Rowan Williams, the highly intelligent and humane Archbishop of Canterbury, offers in this 2002 lecture (delivered when he was still Archbishop of Wales) some useful points about the relation of religion and politics under the conditions of secular modernity.
Williams starts with the assumption that "secularization" is the dominant force in modern world history. Secularization is the removal of all "religious" talk from the public square ("religious" being applicable to any talk about VALUES that cannot be calculated, predicted, measured, and attributable to rational, self-interested agents). One of his main points is that fundamentalism is "secularized" religion; it reduces religion to a series of simple descriptive propositions about reality, to which one is asked to give simple assent for the sake of one's personal benefit.
The question of how one lives INTO religious language, endowing it with the bodily meaning of one's own suffering, is excluded from secularized/fundamentalist religion. It is excluded because this true invigoration of religious words takes, above all else, TIME. Fundamentalist religion is just one more way of denying the darkness, the near invisibility, of the meaning of the life and suffering of other people. It does not give the time it takes to apprehend this life.
Fundamentalism is a way instead of imagining a fantastically transparent and pristine public order, purged of the depth and darkness of the human beings whose lives are the only source of that order's real dimensions.
One of the benefits of Williams' analysis is that it suggests how the homognization, corporatization, instrumentalization, and globalization of the human community can be resisted: through the purification of religious language. Religious language is a good place to start because it is already used by the increasingly dangerous (secularized) fundamentalists
who think (incorrectly, but by the million) that they are resisting the onslaught of secular mechanization and dehumanization to which they are actually submitting. Furthermore, religious language (no matter what the fanatics say) is constituted as such by its provisionality, its readiness to be, in part, discarded, and thus purified. For religious language claims to point toward something that is beyond its own scope of reference. So it demands and enacts self-skepticism; and it enacts that skepticism even when (especially when?) it claims for itself apocalyptic certainty.

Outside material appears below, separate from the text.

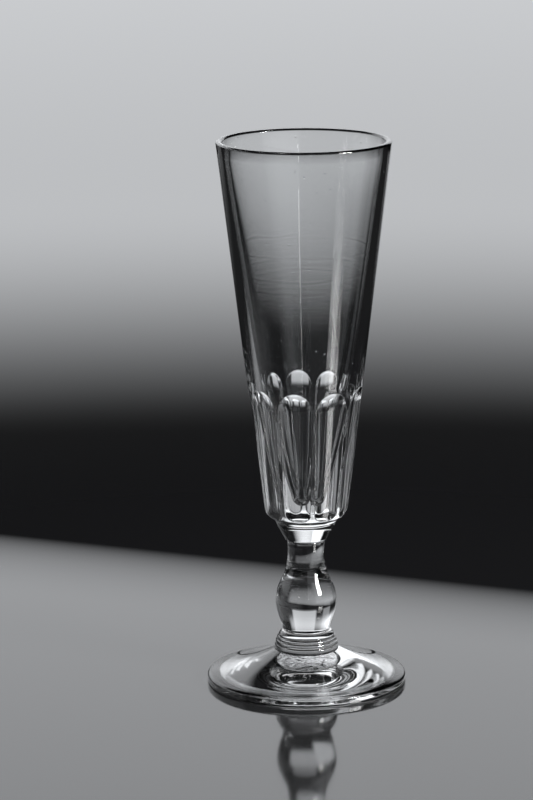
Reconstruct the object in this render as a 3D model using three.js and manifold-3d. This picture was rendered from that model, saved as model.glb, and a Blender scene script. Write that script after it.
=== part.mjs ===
// A hand-made champagne flute in heavy cut crystal, in millimetres, +Z up.
// The origin is the centre of the ring that the foot stands on, and -Y faces the middle of one cut.
//
// Five gathers of glass are welded hot, end to end, on one axis. From the table up they are
// foot, foot_merese, stem, bowl_merese and bowl, and each pair meets on a flat round weld.

import * as THREE from "three";
import { mergeVertices } from "three/addons/utils/BufferGeometryUtils.js";
import Module from "manifold-3d";

// ---- Driving dimensions ----

// Foot: a blown disc that rises to the stem, hollow underneath, with the scar of the pontil rod.
const footRadius = 31.3;
const footHeight = 10.4;
const footEdgeHeight = 2.9;
const footEdgeTopRound = 1.0;
const footEdgeBottomRound = 0.6;
const restRingWidth = 3.4;
const footHollow = 1.6;
const pontilRadius = 7.6;
const pontilStandOut = 0.5;

// Foot merese: the ringed collar between the knop and the foot.
const collarHeight = 6.2;
const collarRadius = 10.1;
const collarRings = 3;
const ringPitch = 1.4;
const ringDepth = 0.22;
const ringTopOffset = 1.1;

// Stem: one solid gather, an egg-shaped knop drawn up into a short, slightly waisted neck.
// The knop is widest nearer to its foot end than to its neck end.
const knopHeight = 21.7;
const knopRadius = 9.67;
const knopWidestHeight = 9.7;
const waistRadius = 7.35;
const neckHeight = 7.5;
const neckRadius = 6.0;
const neckWaisting = 0.3;

// Bowl merese: a small inverted cone that carries the bowl.
const mereseHeight = 6.1;
const mereseTopRadius = 9.7;
const mereseLowerRadius = 6.6;
const mereseLowerRound = 0.55;

// Bowl: a tall cone with a thick wall, ground with a ring of hollow cuts round its lower half.
const bowlHeight = 120.1;
const rimRadius = 27.1;
const rimWall = 2.0;
const bowlBaseRadius = 13.35;
const shoulderHeight = 5.1;
const baseThickness = 6.2;

// Cavity: nearly parallel to the outside near the lip, closing in faster towards its round floor.
// The tapers are radius lost per height at the two ends of its side, and the shares say how much
// of the side's height each end's direction is carried over.
const cavityBottomRadius = 4.4;
const cavityRoundHeight = 4.0;
const cavityUpperTaper = 0.15;
const cavityUpperShare = 0.46;
const cavityLowerTaper = 0.45;
const cavityLowerShare = 0.2;

// Cuts: hollow flutes made by a convex wheel, round-arched where the wheel runs out.
// The depths are measured in from the uncut cone, where the arch springs and at the shoulder.
const cutCount = 9;
const cutTopHeight = 43.8;
const cutTopDepth = 1.85;
const cutLowerDepth = 1.2;
const cutHollowRadius = 14;
const cutRunOutRadius = 10.2;

// ---- How finely round things are faceted ----

const wideSegments = 8 * cutCount;
const stemSegments = 5 * cutCount;
const curveSteps = 5;
const knopSteps = 9;
const ringSteps = 4;
const cutterSegments = 60;
const runOutSteps = 9;

// ---- Heights of the welds above the table ----

const collarBase = footHeight;
const knopBase = collarBase + collarHeight;
const neckBase = knopBase + knopHeight;
const mereseBase = neckBase + neckHeight;
const bowlBase = mereseBase + mereseHeight;
const rimTop = bowlBase + bowlHeight;

const glass = new THREE.Color(0.93, 0.94, 0.95);
const assembly = new THREE.Group();

// ---- Helpers ----

function crystal(tint) {
  return new THREE.MeshStandardMaterial({
    color: glass.clone().multiplyScalar(tint),
    roughness: 0.03,
    metalness: 0,
    transparent: true,
    opacity: 0.35,
  });
}

// The outline's points (radius, height), with curves in equal steps and no repeated point.
function outlinePoints(path, steps = curveSteps) {
  const points = path.getPoints(steps);
  const apart = (point, i) => i === 0 || point.distanceTo(points[i - 1]) > 1e-6;
  return points.filter(apart);
}

// Turns an outline of (radius, height), read from the axis below to the axis above, about +Z.
function turned(points, segments) {
  const geometry = new THREE.LatheGeometry(points, segments);
  return geometry.rotateX(Math.PI / 2);
}

function addPiece(name, geometry, tint = 1) {
  const mesh = new THREE.Mesh(geometry, crystal(tint));
  mesh.name = name;
  assembly.add(mesh);
}

// ---- Foot ----

function footGeometry() {
  const outline = new THREE.Path();
  const scarHeight = footHollow - pontilStandOut;
  const ringInner = footRadius - footEdgeBottomRound - restRingWidth;
  const topReach = footRadius - footEdgeTopRound - collarRadius;
  const topDrop = footHeight - footEdgeHeight;

  outline.moveTo(0, scarHeight);
  outline.lineTo(pontilRadius, scarHeight);
  outline.lineTo(pontilRadius, footHollow);
  outline.quadraticCurveTo((pontilRadius + ringInner) / 2, footHollow, ringInner, 0);
  outline.lineTo(footRadius - footEdgeBottomRound, 0);
  outline.quadraticCurveTo(footRadius, 0, footRadius, footEdgeBottomRound);
  outline.lineTo(footRadius, footEdgeHeight - footEdgeTopRound);
  outline.quadraticCurveTo(
    footRadius, footEdgeHeight - 0.25 * footEdgeTopRound,
    footRadius - footEdgeTopRound, footEdgeHeight,
  );
  outline.bezierCurveTo(
    collarRadius + 0.64 * topReach, footEdgeHeight + 0.2 * topDrop,
    collarRadius + 0.29 * topReach, footEdgeHeight + 0.53 * topDrop,
    collarRadius, footHeight,
  );
  outline.lineTo(0, footHeight);
  return turned(outlinePoints(outline), wideSegments);
}

// ---- Foot merese ----

// A bell that widens downwards, with tooled rings: each ring is one wave of a cosine in the radius.
function collarGeometry() {
  const bell = new THREE.CubicBezierCurve(
    new THREE.Vector2(collarRadius, collarBase),
    new THREE.Vector2(collarRadius, collarBase + 0.48 * collarHeight),
    new THREE.Vector2(waistRadius + 0.45 * (collarRadius - waistRadius), knopBase - 0.11 * collarHeight),
    new THREE.Vector2(waistRadius, knopBase),
  );
  const steps = Math.round((ringSteps * collarHeight) / ringPitch);
  const ringsTop = knopBase - ringTopOffset;
  const ringsBottom = ringsTop - collarRings * ringPitch;
  const points = bell.getPoints(steps).map((point) => {
    const inRings = point.y > ringsBottom && point.y < ringsTop;
    const wave = (1 - Math.cos((2 * Math.PI * (ringsTop - point.y)) / ringPitch)) / 2;
    return new THREE.Vector2(point.x - (inRings ? ringDepth * wave : 0), point.y);
  });
  points.unshift(new THREE.Vector2(0, collarBase));
  points.push(new THREE.Vector2(0, knopBase));
  return turned(points, stemSegments);
}

// ---- Stem ----

function stemGeometry() {
  const widest = knopBase + knopWidestHeight;
  const upper = neckBase - widest;
  const knop = new THREE.Path();
  knop.moveTo(0, knopBase);
  knop.lineTo(waistRadius, knopBase);
  knop.bezierCurveTo(
    waistRadius + 0.28 * (knopRadius - waistRadius), knopBase + 0.28 * knopWidestHeight,
    knopRadius, widest - 0.34 * knopWidestHeight,
    knopRadius, widest,
  );
  knop.bezierCurveTo(
    knopRadius, widest + 0.41 * upper,
    neckRadius + 0.05 * (knopRadius - neckRadius), neckBase - 0.36 * upper,
    neckRadius, neckBase,
  );

  const neck = new THREE.Path();
  neck.moveTo(neckRadius, neckBase);
  neck.quadraticCurveTo(
    neckRadius - 2 * neckWaisting, neckBase + neckHeight / 2,
    neckRadius, mereseBase,
  );
  neck.lineTo(0, mereseBase);

  const knopPoints = outlinePoints(knop, knopSteps);
  const neckPoints = outlinePoints(neck);
  return turned([...knopPoints, ...neckPoints.slice(1)], stemSegments);
}

// ---- Bowl merese ----

function mereseGeometry() {
  const outline = new THREE.Path();
  outline.moveTo(0, mereseBase);
  outline.lineTo(mereseLowerRadius - mereseLowerRound, mereseBase);
  outline.quadraticCurveTo(
    mereseLowerRadius, mereseBase,
    mereseLowerRadius + 0.1, mereseBase + mereseLowerRound,
  );
  outline.lineTo(mereseTopRadius, bowlBase);
  outline.lineTo(0, bowlBase);
  return turned(outlinePoints(outline), stemSegments);
}

// ---- Bowl ----

// The blown blank, before cutting: cone, shoulder, fire-polished lip, and a cavity whose wall
// thickens steadily from the lip to the solid base.
function bowlBlankGeometry() {
  const lip = rimWall / 2;
  const shoulderTop = bowlBase + shoulderHeight;
  const cavityBottom = bowlBase + baseThickness;
  const sideBottom = cavityBottom + cavityRoundHeight;
  const sideHeight = rimTop - lip - sideBottom;
  const upperReach = cavityUpperShare * sideHeight;
  const lowerReach = cavityLowerShare * sideHeight;
  const shoulderIn = bowlBaseRadius - mereseTopRadius;
  const outline = new THREE.Path();

  outline.moveTo(0, bowlBase);
  outline.lineTo(mereseTopRadius, bowlBase);
  outline.bezierCurveTo(
    mereseTopRadius + 0.16 * shoulderIn, bowlBase + 0.33 * shoulderHeight,
    bowlBaseRadius - 0.16 * shoulderIn, bowlBase + 0.26 * shoulderHeight,
    bowlBaseRadius, shoulderTop,
  );
  outline.lineTo(rimRadius, rimTop - lip);
  outline.absarc(rimRadius - lip, rimTop - lip, lip, 0, Math.PI, false);
  outline.bezierCurveTo(
    rimRadius - rimWall - cavityUpperTaper * upperReach, rimTop - lip - upperReach,
    cavityBottomRadius + cavityLowerTaper * lowerReach, sideBottom + lowerReach,
    cavityBottomRadius, sideBottom,
  );
  outline.quadraticCurveTo(0.86 * cavityBottomRadius, cavityBottom, 0, cavityBottom);
  return turned(outlinePoints(outline), wideSegments);
}

// The wheel's sweep for one cut, facing -Y: a round bar whose upper end curves away from the bowl.
// Its inmost line lies cutLowerDepth inside the cone at the shoulder, and cutTopDepth inside it
// where the arch springs.
function cutterGeometry() {
  const coneRise = bowlHeight - rimWall / 2 - shoulderHeight;
  const coneSpread = (rimRadius - bowlBaseRadius) / coneRise;
  const runOut = Math.sqrt(2 * cutRunOutRadius * cutTopDepth - cutTopDepth ** 2);
  const springRise = cutTopHeight - shoulderHeight - runOut;
  const lean = Math.atan(coneSpread - (cutTopDepth - cutLowerDepth) / springRise);
  const barTop = springRise / Math.cos(lean);
  const barBottom = -2 * shoulderHeight;
  const reachOut = 1.5 * runOut;
  const drawnIn = (reach) => cutRunOutRadius - Math.sqrt(cutRunOutRadius ** 2 - reach ** 2);

  const points = [new THREE.Vector2(0, barBottom), new THREE.Vector2(cutHollowRadius, barBottom)];
  for (let i = 0; i <= runOutSteps; i++) {
    const reach = (reachOut * i) / runOutSteps;
    points.push(new THREE.Vector2(cutHollowRadius - drawnIn(reach), barTop + reach));
  }
  points.push(new THREE.Vector2(0, barTop + reachOut));

  const geometry = turned(points, cutterSegments);
  geometry.rotateZ(Math.PI / cutterSegments);
  geometry.translate(0, cutLowerDepth - cutHollowRadius, 0);
  geometry.rotateX(lean);
  geometry.translate(0, -bowlBaseRadius, bowlBase + shoulderHeight);
  return geometry;
}

// ---- Cutting, with manifold-3d ----

const wasm = await Module();
wasm.setup();

function solidFrom(geometry) {
  const bare = geometry.clone();
  bare.deleteAttribute("normal");
  bare.deleteAttribute("uv");
  const merged = mergeVertices(bare, 1e-4);
  return new wasm.Manifold(new wasm.Mesh({
    numProp: 3,
    vertProperties: new Float32Array(merged.attributes.position.array),
    triVerts: new Uint32Array(merged.index.array),
  }));
}

function geometryFrom(solid) {
  const mesh = solid.getMesh();
  const geometry = new THREE.BufferGeometry();
  geometry.setAttribute("position", new THREE.BufferAttribute(mesh.vertProperties, 3));
  geometry.setIndex(new THREE.BufferAttribute(mesh.triVerts, 1));
  geometry.computeVertexNormals();
  return geometry;
}

function bowlGeometry() {
  let bowl = solidFrom(bowlBlankGeometry());
  const cutter = cutterGeometry();
  for (let i = 0; i < cutCount; i++) {
    const placed = cutter.clone().rotateZ((2 * Math.PI * i) / cutCount);
    bowl = bowl.subtract(solidFrom(placed));
  }
  return geometryFrom(bowl);
}

// ---- The assembly, from the table up ----

addPiece("foot", footGeometry());
addPiece("foot_merese", collarGeometry(), 0.98);
addPiece("stem", stemGeometry());
addPiece("bowl_merese", mereseGeometry(), 0.98);
addPiece("bowl", bowlGeometry());

export default assembly;
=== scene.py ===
"""A hand-made champagne flute in cut lead crystal, on a plain polished floor in soft light.

The glass is built from the table up, one section for each of its five gathers: the foot, the
ringed merese on it, the knopped stem, the merese under the bowl, and the bowl with its nine
hollow cuts. Lengths are in metres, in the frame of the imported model: +Z up, foot on Z = 0.
Each gather is a profile turned round Z. A cut takes the bowl's radius in to the cut's own circle
wherever that circle lies nearer the axis than the cone does.
"""

from math import cos, pi, radians, sin

import bpy
import numpy as np
from mathutils import Matrix, Vector


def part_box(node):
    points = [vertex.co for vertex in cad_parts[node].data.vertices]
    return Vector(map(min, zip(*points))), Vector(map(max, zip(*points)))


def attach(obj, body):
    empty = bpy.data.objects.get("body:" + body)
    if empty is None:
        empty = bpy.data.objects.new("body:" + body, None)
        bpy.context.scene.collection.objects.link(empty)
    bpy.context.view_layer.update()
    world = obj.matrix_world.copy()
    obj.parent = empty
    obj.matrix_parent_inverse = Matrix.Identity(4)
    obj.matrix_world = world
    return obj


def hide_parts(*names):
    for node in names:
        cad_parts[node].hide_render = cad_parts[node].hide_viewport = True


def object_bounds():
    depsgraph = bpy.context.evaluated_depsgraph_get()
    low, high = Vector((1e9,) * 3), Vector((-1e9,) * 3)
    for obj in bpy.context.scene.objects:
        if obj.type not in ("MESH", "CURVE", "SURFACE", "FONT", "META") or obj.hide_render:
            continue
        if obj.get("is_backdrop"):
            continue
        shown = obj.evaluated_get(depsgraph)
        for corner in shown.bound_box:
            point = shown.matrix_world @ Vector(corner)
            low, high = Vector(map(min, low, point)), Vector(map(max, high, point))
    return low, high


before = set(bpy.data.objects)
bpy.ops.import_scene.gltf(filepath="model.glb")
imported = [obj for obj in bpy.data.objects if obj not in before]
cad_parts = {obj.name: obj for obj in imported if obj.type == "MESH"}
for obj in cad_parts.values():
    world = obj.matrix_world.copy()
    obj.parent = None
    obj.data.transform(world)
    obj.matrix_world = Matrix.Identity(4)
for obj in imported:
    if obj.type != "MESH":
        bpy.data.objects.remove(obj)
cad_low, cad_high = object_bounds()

scene = bpy.context.scene
mm = 0.001


# ---- Camera ----
# A long lens from a little above the table, turned slightly aside and rolled by half a degree, so
# that the glass stands right of the middle and leans to the left.

camera_turn = radians(11)
camera_distance = 1050 * mm
camera_height = 324.4 * mm
camera_pitch = radians(12.557)
camera_yaw = radians(0.655)
camera_roll = radians(0.45)
camera_lens = 155.52
camera_film_width = 36

camera_data = bpy.data.cameras.new("camera")
camera_data.sensor_width = camera_film_width
camera_data.lens = camera_lens
camera_data.clip_start = 0.05
camera_data.clip_end = 50
camera = bpy.data.objects.new("camera", camera_data)
scene.collection.objects.link(camera)
scene.camera = camera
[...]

The megachurches can try, just as the Roman Curia of the Renaissance tried, to deny that they are founded on the words of the gospel of Jesus. But the words remain, shaking the foundations:
"Being asked by the Pharisees when the kingdom of God was coming, he answered them, 'The kingdom of God is not coming with signs to be observed; nor will they say, 'Lo, here it is!' or 'There!' for behold, the kingdom of God is in the midst of you" (Luke 20-21).
It is not coming with a grand and visible announcement that compels attention and obedience; it is here, among and between us, if we freely give it the attention it needs to become manifest. This sort of sustained, meditative, time-consuming attention is the antidote to secularism. It is often enough associated with aesthetic contemplation, but perhaps it is more essentially religious. Do we pay attention to certain things always out of a desire for pleasure? Or is our attention compelled by a need to obey a silent call?
In any case, certain words that describe this mode of attention are words that are already in use (without proper attention to their meaning) by millions of secularized religious persons. Perhaps it is through this thicket of confused religious language that a true leader might burn a path toward the center of the public square, where he could claim a new place for truth.